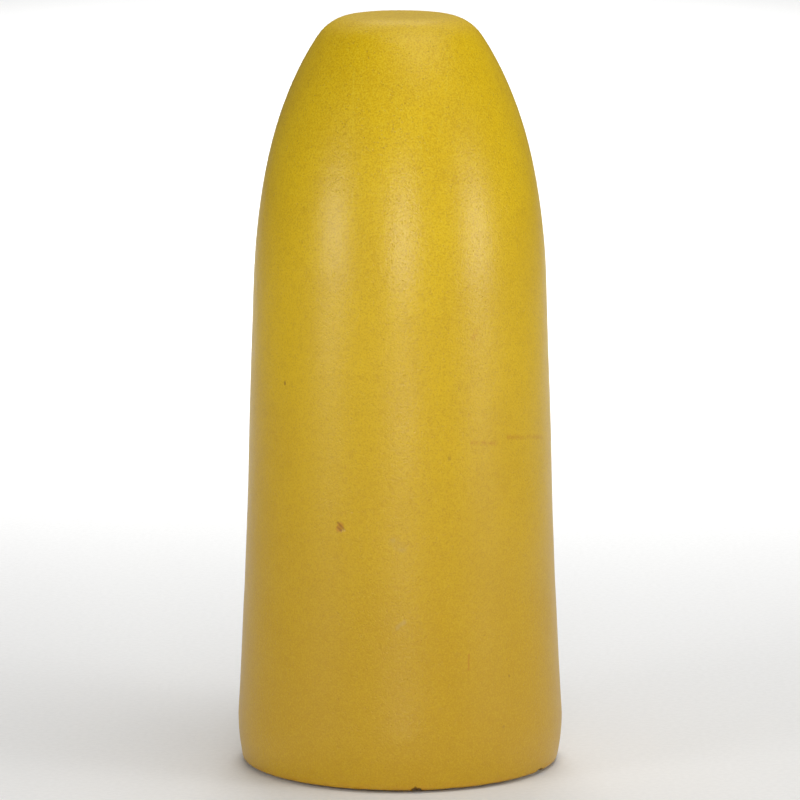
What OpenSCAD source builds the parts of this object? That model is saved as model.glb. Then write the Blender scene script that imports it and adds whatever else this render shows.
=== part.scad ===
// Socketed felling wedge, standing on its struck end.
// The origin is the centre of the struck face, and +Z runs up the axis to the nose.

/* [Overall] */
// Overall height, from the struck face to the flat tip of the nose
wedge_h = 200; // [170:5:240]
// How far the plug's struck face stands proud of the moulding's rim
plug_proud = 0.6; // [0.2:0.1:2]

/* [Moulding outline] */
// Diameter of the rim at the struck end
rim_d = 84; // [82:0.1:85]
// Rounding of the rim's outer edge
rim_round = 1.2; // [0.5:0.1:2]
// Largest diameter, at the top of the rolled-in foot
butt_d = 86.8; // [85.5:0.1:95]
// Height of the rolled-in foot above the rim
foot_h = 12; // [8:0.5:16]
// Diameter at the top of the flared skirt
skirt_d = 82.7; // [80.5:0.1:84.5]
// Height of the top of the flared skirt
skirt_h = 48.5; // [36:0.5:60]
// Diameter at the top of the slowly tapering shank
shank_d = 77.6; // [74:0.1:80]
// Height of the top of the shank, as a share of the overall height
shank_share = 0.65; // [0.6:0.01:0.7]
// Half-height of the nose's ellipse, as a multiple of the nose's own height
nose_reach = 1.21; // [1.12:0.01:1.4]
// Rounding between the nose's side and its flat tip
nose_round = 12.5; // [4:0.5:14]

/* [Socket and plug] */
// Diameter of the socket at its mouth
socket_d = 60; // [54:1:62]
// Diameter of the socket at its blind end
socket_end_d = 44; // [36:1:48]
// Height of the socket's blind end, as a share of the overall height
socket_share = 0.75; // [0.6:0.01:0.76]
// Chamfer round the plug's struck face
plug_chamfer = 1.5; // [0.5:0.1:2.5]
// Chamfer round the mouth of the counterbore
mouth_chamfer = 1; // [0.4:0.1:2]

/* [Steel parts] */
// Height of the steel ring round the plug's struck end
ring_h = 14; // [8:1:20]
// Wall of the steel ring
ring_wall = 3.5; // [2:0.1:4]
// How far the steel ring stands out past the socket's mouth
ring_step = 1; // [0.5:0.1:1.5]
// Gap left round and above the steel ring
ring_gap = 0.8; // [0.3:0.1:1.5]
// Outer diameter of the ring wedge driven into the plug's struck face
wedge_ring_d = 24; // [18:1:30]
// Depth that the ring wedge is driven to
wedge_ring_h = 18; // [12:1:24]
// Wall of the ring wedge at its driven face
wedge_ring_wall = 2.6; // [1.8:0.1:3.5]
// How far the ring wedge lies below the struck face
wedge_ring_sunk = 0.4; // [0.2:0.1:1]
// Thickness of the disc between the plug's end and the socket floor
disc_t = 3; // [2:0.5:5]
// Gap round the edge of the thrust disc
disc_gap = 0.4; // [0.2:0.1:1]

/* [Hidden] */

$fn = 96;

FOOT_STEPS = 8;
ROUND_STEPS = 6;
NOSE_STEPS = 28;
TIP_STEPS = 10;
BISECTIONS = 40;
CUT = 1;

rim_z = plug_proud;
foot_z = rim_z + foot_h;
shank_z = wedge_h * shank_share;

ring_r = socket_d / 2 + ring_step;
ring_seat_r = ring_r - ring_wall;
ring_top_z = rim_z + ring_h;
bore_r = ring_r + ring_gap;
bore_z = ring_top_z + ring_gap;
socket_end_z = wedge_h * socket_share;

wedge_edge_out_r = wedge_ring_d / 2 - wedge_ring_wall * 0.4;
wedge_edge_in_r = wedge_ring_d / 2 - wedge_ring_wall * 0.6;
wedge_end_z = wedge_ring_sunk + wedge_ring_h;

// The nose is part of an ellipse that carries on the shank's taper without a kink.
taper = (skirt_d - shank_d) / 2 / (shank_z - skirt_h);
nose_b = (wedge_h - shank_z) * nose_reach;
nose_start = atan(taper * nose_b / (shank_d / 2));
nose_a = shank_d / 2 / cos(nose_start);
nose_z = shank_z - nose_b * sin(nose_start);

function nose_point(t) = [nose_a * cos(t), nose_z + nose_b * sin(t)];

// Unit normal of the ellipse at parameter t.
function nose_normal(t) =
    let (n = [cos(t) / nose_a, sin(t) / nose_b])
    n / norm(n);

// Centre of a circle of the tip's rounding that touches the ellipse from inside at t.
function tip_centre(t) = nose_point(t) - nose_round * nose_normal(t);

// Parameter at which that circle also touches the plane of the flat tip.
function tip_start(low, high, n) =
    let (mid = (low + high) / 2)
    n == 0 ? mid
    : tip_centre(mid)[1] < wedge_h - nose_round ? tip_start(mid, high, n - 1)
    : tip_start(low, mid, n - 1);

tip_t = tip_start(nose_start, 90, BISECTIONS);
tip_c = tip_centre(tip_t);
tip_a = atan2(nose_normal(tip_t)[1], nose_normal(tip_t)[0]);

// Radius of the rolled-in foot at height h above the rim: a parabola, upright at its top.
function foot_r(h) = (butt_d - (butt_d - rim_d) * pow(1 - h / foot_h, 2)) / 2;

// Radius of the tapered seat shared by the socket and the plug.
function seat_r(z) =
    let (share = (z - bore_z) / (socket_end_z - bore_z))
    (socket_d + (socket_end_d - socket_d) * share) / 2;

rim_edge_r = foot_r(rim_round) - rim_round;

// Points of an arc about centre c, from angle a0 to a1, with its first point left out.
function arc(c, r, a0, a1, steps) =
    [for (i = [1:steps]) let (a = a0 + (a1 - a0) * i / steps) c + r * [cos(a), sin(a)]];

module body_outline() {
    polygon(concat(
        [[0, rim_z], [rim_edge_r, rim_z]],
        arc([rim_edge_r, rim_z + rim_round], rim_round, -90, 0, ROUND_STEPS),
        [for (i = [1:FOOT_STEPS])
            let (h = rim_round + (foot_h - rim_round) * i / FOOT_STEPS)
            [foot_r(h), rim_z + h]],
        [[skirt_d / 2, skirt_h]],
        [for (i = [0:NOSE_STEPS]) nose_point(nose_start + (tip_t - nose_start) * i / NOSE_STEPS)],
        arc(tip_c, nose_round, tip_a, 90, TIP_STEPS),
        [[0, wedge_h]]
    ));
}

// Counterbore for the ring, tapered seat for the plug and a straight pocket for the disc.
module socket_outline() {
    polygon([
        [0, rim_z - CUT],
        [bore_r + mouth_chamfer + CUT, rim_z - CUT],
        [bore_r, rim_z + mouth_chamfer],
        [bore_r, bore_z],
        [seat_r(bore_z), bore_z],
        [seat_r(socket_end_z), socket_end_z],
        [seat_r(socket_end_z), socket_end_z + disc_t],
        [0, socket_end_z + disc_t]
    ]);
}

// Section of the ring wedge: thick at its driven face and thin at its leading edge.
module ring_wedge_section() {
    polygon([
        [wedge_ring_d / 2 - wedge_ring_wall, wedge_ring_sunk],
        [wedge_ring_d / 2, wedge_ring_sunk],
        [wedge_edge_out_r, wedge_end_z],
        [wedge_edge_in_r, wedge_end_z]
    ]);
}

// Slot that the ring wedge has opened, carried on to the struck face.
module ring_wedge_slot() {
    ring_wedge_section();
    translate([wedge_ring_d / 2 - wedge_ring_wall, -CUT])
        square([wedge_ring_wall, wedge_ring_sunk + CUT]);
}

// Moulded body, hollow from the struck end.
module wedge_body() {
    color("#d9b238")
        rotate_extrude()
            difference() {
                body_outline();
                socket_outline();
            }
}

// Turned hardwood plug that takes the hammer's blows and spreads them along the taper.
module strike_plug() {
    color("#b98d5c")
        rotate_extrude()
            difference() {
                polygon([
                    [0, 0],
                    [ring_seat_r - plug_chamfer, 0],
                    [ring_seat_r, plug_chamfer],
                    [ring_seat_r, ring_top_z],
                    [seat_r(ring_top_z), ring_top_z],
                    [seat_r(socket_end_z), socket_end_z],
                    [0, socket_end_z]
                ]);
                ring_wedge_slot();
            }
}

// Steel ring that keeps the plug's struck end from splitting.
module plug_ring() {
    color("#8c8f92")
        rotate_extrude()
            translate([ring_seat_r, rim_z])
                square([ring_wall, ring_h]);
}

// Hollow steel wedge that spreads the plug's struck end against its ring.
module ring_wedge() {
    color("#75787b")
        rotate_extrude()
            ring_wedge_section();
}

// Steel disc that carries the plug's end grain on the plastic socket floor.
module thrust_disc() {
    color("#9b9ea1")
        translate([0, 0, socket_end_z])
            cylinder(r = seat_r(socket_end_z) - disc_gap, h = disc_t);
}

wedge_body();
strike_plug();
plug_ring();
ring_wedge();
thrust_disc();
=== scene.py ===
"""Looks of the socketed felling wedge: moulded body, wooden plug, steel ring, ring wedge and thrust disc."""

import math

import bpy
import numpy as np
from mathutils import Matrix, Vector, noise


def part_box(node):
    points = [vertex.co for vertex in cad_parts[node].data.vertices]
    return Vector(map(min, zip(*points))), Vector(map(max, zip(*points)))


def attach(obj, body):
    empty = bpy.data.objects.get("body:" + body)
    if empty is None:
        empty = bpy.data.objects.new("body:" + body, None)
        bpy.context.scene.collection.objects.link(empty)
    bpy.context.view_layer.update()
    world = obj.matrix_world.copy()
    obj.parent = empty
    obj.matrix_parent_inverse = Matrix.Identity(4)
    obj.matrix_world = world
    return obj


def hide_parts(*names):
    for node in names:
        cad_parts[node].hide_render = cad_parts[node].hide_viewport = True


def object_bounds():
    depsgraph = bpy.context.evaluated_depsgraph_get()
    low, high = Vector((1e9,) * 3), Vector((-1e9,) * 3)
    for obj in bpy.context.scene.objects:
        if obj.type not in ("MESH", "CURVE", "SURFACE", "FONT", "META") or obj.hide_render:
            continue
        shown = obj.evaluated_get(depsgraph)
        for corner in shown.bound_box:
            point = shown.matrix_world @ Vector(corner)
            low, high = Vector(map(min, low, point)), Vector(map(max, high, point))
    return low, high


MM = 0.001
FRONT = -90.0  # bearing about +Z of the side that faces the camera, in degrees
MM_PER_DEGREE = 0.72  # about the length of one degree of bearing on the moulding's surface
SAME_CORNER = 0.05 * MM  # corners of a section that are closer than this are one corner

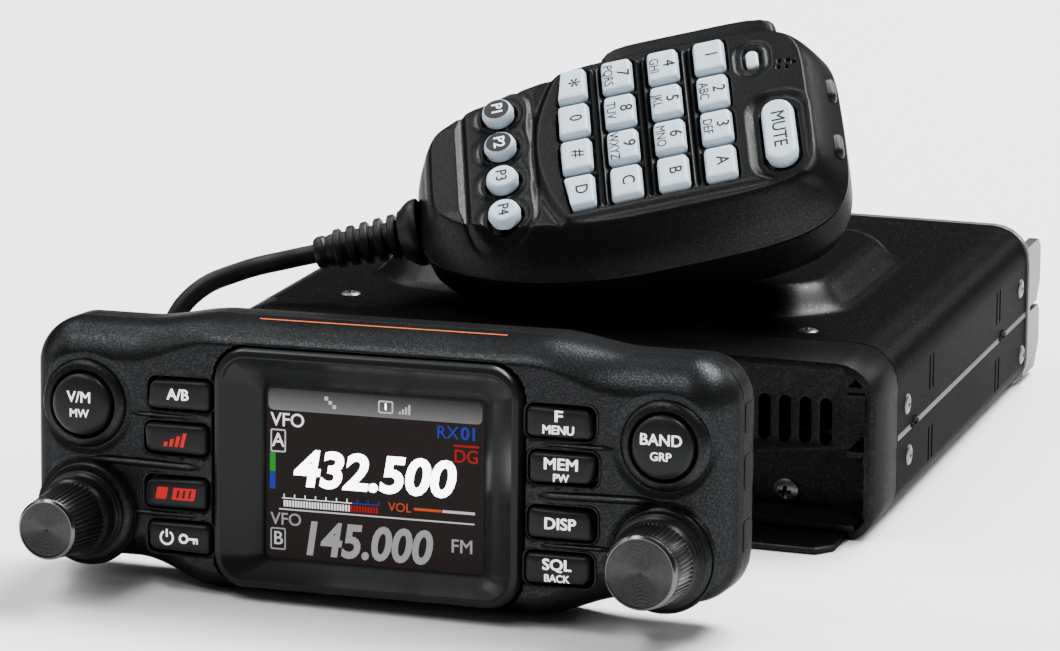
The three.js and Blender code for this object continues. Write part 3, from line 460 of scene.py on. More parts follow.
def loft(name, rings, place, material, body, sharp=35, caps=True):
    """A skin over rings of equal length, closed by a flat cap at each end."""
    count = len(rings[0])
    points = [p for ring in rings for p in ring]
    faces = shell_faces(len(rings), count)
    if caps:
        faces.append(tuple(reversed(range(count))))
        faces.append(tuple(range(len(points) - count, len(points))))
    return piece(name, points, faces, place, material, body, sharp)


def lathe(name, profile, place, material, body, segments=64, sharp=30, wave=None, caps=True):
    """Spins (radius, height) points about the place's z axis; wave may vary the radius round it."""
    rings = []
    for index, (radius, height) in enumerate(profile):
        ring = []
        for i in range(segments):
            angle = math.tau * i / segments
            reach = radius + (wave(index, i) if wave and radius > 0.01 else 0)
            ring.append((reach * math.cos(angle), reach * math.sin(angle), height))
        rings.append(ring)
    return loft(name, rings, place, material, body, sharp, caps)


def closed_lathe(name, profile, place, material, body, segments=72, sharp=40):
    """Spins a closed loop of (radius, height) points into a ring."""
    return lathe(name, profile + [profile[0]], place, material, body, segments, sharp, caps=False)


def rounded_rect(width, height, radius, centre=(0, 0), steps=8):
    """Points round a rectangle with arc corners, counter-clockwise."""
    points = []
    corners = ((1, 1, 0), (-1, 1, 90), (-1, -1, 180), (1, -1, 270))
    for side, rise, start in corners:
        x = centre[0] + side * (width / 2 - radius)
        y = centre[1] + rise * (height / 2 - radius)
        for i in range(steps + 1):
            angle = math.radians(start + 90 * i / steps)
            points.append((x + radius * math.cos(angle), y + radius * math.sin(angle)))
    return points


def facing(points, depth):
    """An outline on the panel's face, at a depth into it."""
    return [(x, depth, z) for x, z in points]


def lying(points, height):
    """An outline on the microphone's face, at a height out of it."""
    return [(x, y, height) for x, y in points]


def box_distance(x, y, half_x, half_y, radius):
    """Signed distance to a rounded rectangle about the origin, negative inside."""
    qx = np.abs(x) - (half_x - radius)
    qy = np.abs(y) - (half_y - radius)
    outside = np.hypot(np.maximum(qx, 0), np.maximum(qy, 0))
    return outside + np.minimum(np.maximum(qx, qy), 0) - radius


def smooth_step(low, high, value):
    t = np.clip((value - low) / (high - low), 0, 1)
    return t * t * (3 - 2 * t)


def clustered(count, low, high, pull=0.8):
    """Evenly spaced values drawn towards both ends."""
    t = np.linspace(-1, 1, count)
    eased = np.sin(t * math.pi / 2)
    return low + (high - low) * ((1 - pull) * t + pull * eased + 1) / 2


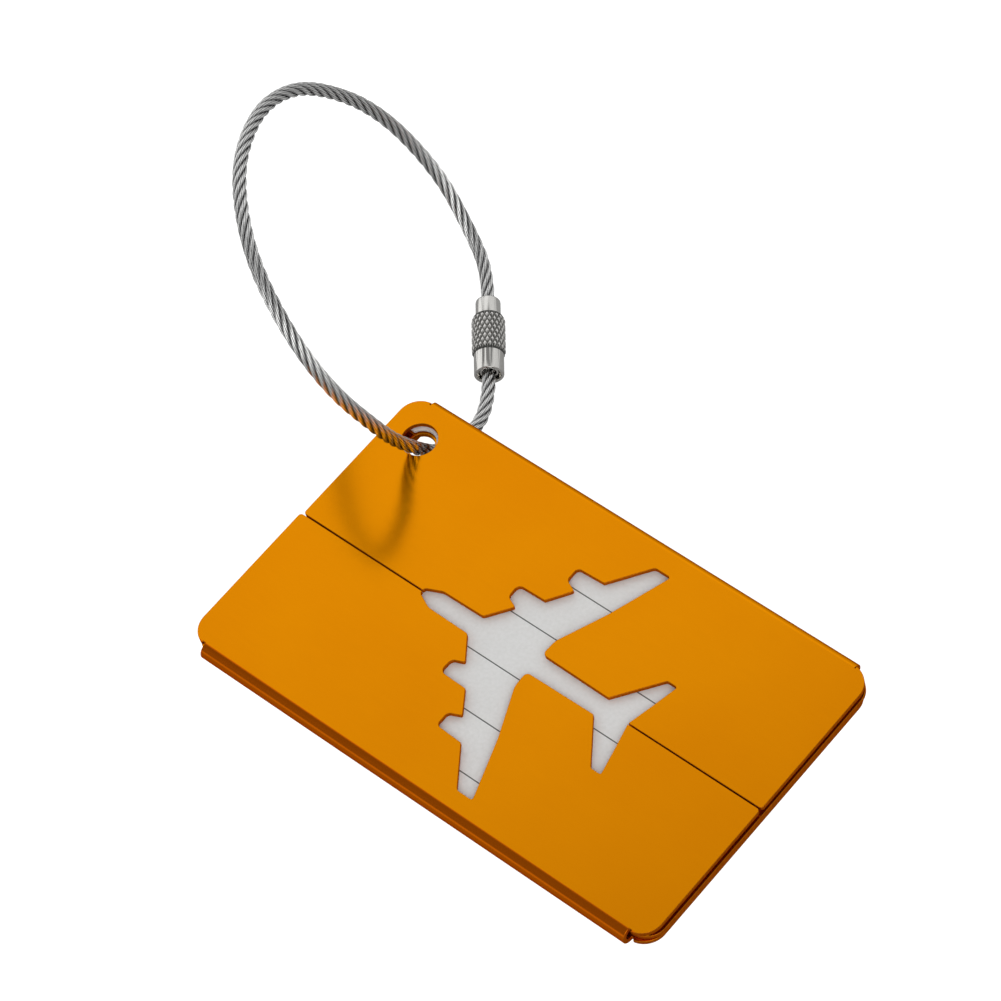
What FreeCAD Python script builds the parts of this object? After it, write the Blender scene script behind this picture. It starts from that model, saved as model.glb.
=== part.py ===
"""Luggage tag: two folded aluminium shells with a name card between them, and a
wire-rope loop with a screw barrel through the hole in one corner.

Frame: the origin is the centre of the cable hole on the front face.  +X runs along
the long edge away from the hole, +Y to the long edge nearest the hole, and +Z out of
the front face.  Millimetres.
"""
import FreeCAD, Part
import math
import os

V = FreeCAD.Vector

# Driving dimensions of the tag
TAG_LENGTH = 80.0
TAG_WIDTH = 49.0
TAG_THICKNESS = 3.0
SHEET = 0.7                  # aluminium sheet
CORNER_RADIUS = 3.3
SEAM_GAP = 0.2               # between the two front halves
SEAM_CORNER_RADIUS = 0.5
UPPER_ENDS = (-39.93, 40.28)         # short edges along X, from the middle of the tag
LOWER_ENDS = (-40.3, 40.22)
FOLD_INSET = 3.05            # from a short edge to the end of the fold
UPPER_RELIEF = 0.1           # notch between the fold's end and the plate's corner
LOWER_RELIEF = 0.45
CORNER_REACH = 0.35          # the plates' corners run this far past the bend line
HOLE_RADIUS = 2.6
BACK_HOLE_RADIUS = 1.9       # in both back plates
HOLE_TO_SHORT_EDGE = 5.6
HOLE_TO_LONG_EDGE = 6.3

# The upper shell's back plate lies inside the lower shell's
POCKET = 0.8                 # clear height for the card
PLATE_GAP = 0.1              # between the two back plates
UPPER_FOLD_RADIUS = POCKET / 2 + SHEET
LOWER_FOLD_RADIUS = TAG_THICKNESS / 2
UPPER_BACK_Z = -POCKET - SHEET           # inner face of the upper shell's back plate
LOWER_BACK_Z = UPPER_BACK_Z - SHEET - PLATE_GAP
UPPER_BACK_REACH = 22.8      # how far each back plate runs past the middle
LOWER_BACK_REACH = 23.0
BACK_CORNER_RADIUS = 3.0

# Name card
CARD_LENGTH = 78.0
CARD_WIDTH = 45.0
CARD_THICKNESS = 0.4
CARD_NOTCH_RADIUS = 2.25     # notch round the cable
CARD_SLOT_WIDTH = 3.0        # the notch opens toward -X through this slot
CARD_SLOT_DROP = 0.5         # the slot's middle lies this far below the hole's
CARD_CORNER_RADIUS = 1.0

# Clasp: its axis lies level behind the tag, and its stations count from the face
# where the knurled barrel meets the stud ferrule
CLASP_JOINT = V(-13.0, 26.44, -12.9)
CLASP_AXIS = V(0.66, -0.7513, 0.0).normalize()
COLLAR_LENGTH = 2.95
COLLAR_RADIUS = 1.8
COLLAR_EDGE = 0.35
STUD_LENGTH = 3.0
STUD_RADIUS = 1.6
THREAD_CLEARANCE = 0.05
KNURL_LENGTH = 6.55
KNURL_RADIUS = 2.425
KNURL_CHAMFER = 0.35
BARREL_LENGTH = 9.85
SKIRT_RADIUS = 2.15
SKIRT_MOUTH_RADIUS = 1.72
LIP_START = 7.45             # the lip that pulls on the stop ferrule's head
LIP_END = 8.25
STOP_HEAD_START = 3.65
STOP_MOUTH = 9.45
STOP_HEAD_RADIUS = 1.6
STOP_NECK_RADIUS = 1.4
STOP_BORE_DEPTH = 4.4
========
→ **Task directions**
Quote the records above from their first line through the line containing "plug_proud = 0.6; // [0.2:0.1:2]", both ends included.

→ **Reply**
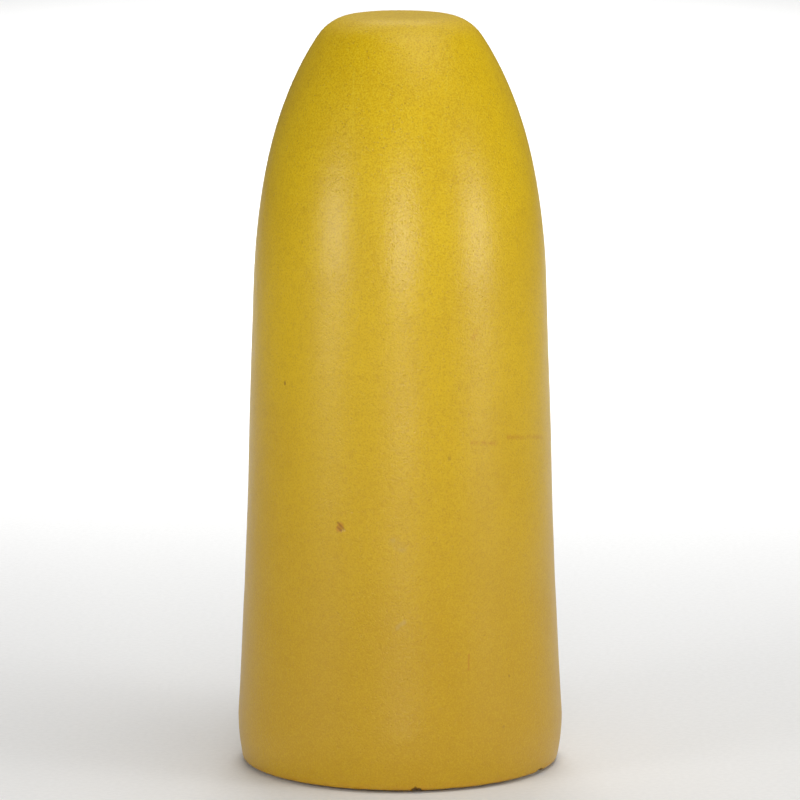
What OpenSCAD source builds the parts of this object? That model is saved as model.glb. Then write the Blender scene script that imports it and adds whatever else this render shows.
=== part.scad ===
// Socketed felling wedge, standing on its struck end.
// The origin is the centre of the struck face, and +Z runs up the axis to the nose.

/* [Overall] */
// Overall height, from the struck face to the flat tip of the nose
wedge_h = 200; // [170:5:240]
// How far the plug's struck face stands proud of the moulding's rim
plug_proud = 0.6; // [0.2:0.1:2]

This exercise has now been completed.